# START OF Raw data

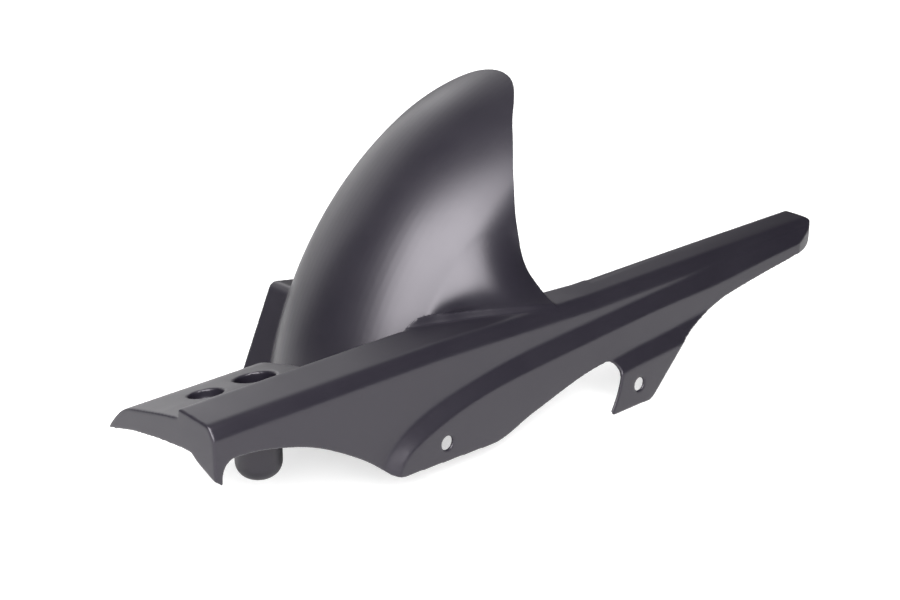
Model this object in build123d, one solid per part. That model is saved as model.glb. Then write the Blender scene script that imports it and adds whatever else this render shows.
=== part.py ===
"""Rear hugger mudguard with its chain guard: one moulded ABS shell.

Everything is drawn about the wheel axle (X rearward, Y to the right of the
bike, Z up, mm), as an outer skin and the same skin set in by the wall, and is
then moved so that the front fixing hole is the origin.
"""
import math
import os

from build123d import *

# Driving sizes
wall = 3.0
tyre_radius = 315.0
tyre_clearance = 17.0
arch_half_width = 102.0
arch_crown = 75.0
arch_shoulder_r = 56.0
arch_front_angle = 171.0
arch_rear_angle = 98.0
flank_depth = 96.0
arch_floor_z = 60.0
arch_offset = (2.0, 0.0, 4.5)

guard_front_x = -521.0
guard_rear_x = 213.0
guard_top_z = 167.5
guard_inner_y = -106.0
guard_side_y = -149.0
panel_step = 8.0
lip_depth = 19.0

plate_rear_x = -392.0
valley_z = 108.0
shelf_y = 118.0

fixing_hole_d = 12.0
front_hole_x = -301.0
front_hole_z = 83.6
rear_hole_x = -72.5
rear_hole_z = 68.0
well_screw_d = 6.5

# Sizes that follow
arch_radius = tyre_radius + tyre_clearance + wall
rib_radius = arch_radius - arch_crown
panel_y = guard_side_y - panel_step
tab_y = panel_y - panel_step
guard_rear_inner_y = guard_inner_y - 13.0
guard_rear_top_z = guard_top_z - 4.0
far_z = 0.0


def side_face(edges_points, y):
    """Closed XZ outline at one y: each entry is a list of points, a long one is a spline."""
    edges = []
    for points in edges_points:
        spots = [(x, y, z) for x, z in points]
        edges.append(Line(*spots) if len(spots) == 2 else Spline(*spots))
    return Face(Wire(edges))


def band(curve, y, low_z):
    """Region under one XZ curve, down to a flat line."""
    (x0, z0), (x1, z1) = curve[0], curve[-1]
    rest = [[(x1, z1), (x1, low_z)], [(x1, low_z), (x0, low_z)], [(x0, low_z), (x0, z0)]]
    return side_face([curve] + rest, y)


def cross_face(points, x, radii):
    """YZ polygon at one x with its own corner radius at each vertex."""
    face = Plane(origin=(x, 0, 0), x_dir=(0, 1, 0), z_dir=(1, 0, 0)) * Polygon(*points, align=None)
    for (y, z), radius in zip(points, radii):
        if radius:
            corner = face.vertices().sort_by_distance((x, y, z))[0]
            face = fillet(corner, radius)
    return face.face()


def crown_arcs(inset):
    """Three-centred crown of the arch: half width, rise, and where its two kinds of arc meet."""
    half, rise, side_r = arch_half_width - inset, arch_crown - inset, arch_shoulder_r - inset
    top_r = (half ** 2 + rise ** 2 - 2 * half * side_r) / (2 * (rise - side_r))
    lean = math.atan2(half - side_r, top_r - rise)
    joint = (half - side_r + side_r * math.sin(lean), side_r * math.cos(lean))
    middle = (half - side_r + side_r * math.sin((lean + math.pi / 2) / 2),
              side_r * math.cos((lean + math.pi / 2) / 2))
    return half, rise, top_r, joint, middle


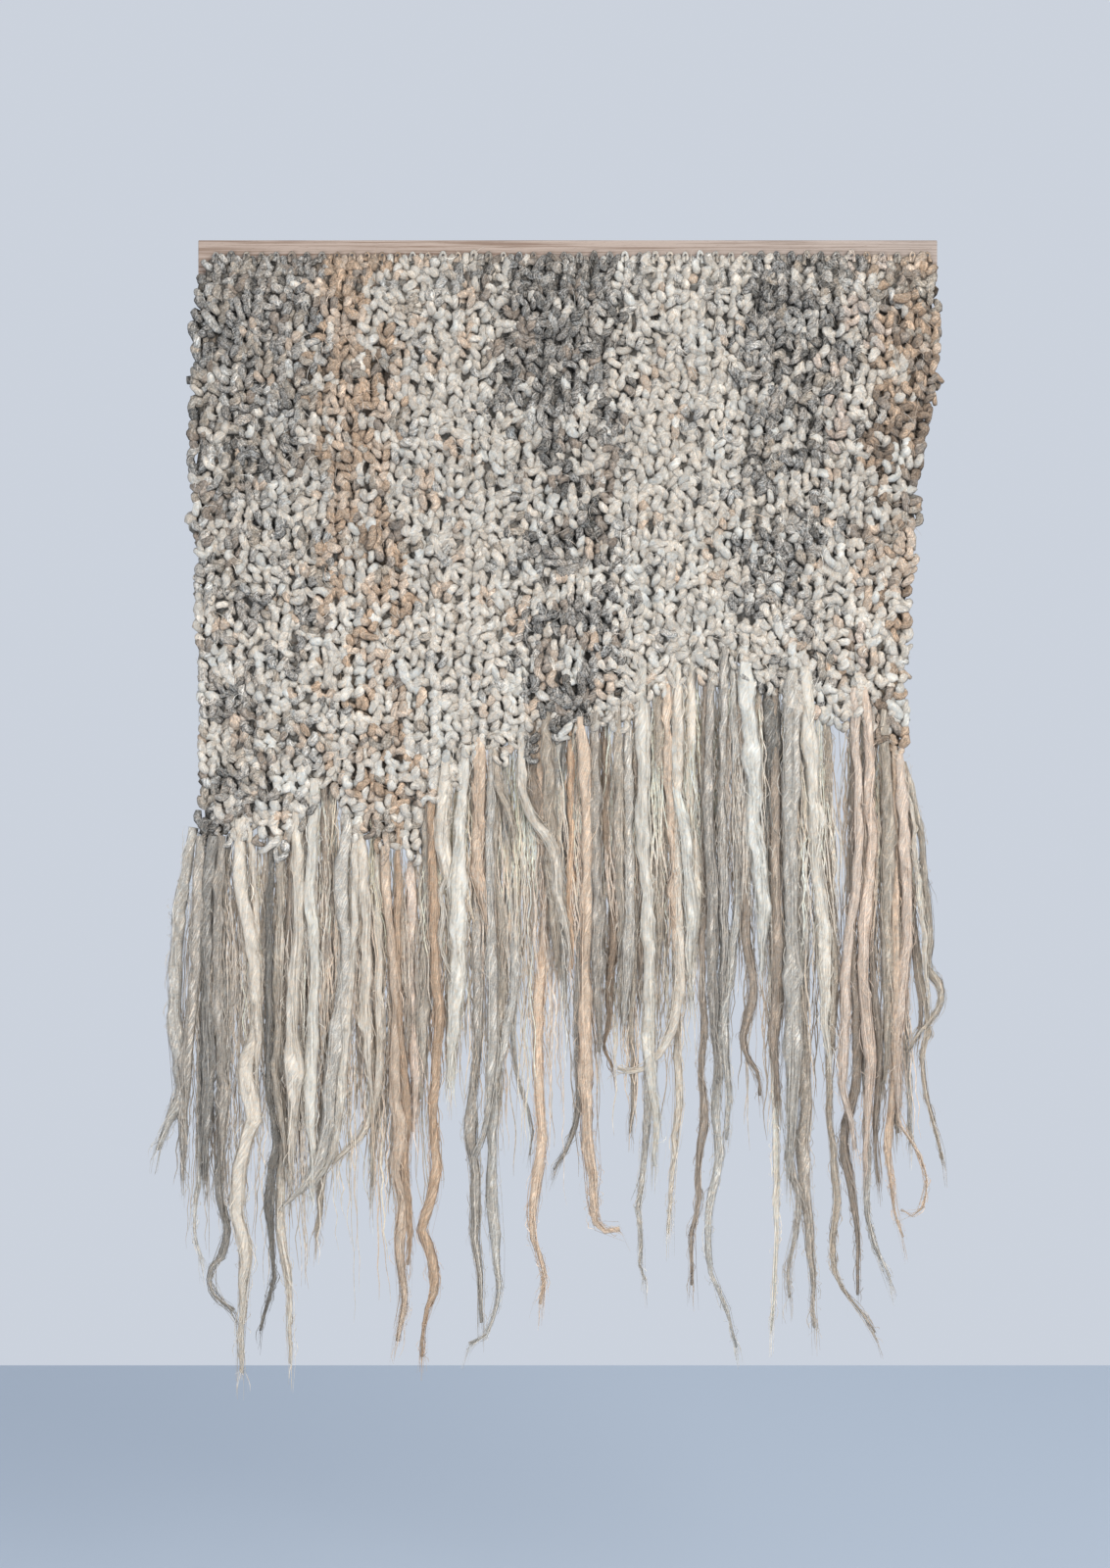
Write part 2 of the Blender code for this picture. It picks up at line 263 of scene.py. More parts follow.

# END OF Raw data

- [Written exercise] Find every line in the records that has the string "this", then state how many there are and nothing else.

- [Answer in full] 2